Three-tiered Homebrew Rig


The MachineA pair of 19″ Chatsworth racks are connected via two 3/4″ grade-8 steel threaded rods at the top and bottom. This cinches the shelving together so much of the downward force becomes outward force back to the rails, allowing considerably more than the rated 50lb weight. UPS rails at top and bottom provide some shear strength to keep the whole thing square. I use the cable management rails for running hoses and cords (one side being “wet”, other being “hot”), and as a mount point of sorts for the pump. Heavy-duty castors help it move around, and pulling the kettles and pump off strips it down to the point it can be pressure-washed. I built this in 2003 out of random defunct ISP flotsam in my garage (with a trip to the hardware store for the grade-8 steel rods, so, for the rack setup itself, my total cost was about $40); as of 7/4/2011 it has supplied ~700gal in 10gal batches, and I haven’t had to turn a screw on it since assembly.

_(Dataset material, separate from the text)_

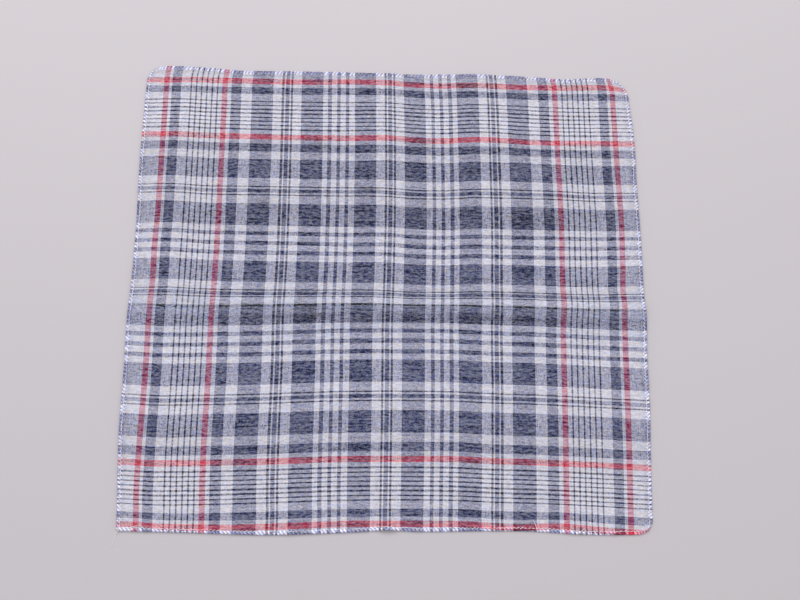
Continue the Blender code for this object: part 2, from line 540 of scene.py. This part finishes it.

Top kettle starts out as sparge water (note lines running up to an immersion chiller that is initially used to raise wort temp for step mashing without heating the grain directly). Middle kettle is the mash tun, and lower kettle is the first boiler. This lower boiler allows me to start the boil almost immediately after starting the sparge, which shaves about an hour of thumb twiddling out of the process. A magnetic drive pump (out of view in these pics, on the lower left front cable management rail) is initially used for recirculation in step mashing, and then becomes the method of moving the wort from the lower boiler to the upper (once sparge water is exhausted). I typically will split the wort between upper and lower for the majority of the boil; this gives me plenty of headspace for foam and allows me to get just over 100kBTU under the wort for reaching the boil quickly and getting good reduction. Toward the end of the boil, I’ll run the remaining wort from the lower to the upper kettle, allowing me to gravity feed the whole batch into a plastic conical fermenter. The immersion chiller is used for its originally intended purpose immediately at flame-out, so my finishing hops don’t inadvertently become flavor hops in the 20min or so it takes to rack into the conical.

I supplement cooling with a counterflow chiller, which takes the wort the rest of the way to 70F with the valve wide open; this allows me to pitch within 1/2hr of flame-out, giving my chosen bug a decisive advantage over any encroaching microbes. I typically pitch from a starter prepped the day before (as close to high krausen as I can get it), so I have stupidly high pitching rates and high activity levels, which also helps the chosen bug get an early sprint (typically have raging fermentations within 12hrs).

Most three-tiered homebrew rigs are quite expensive. The RalphRack ™ brew setup is probably cheaper than most of those even if you bought all the parts new from Graybar, but is really ideal for someone on a budget who happens to have access to used or discarded telecom/datacenter gear like this.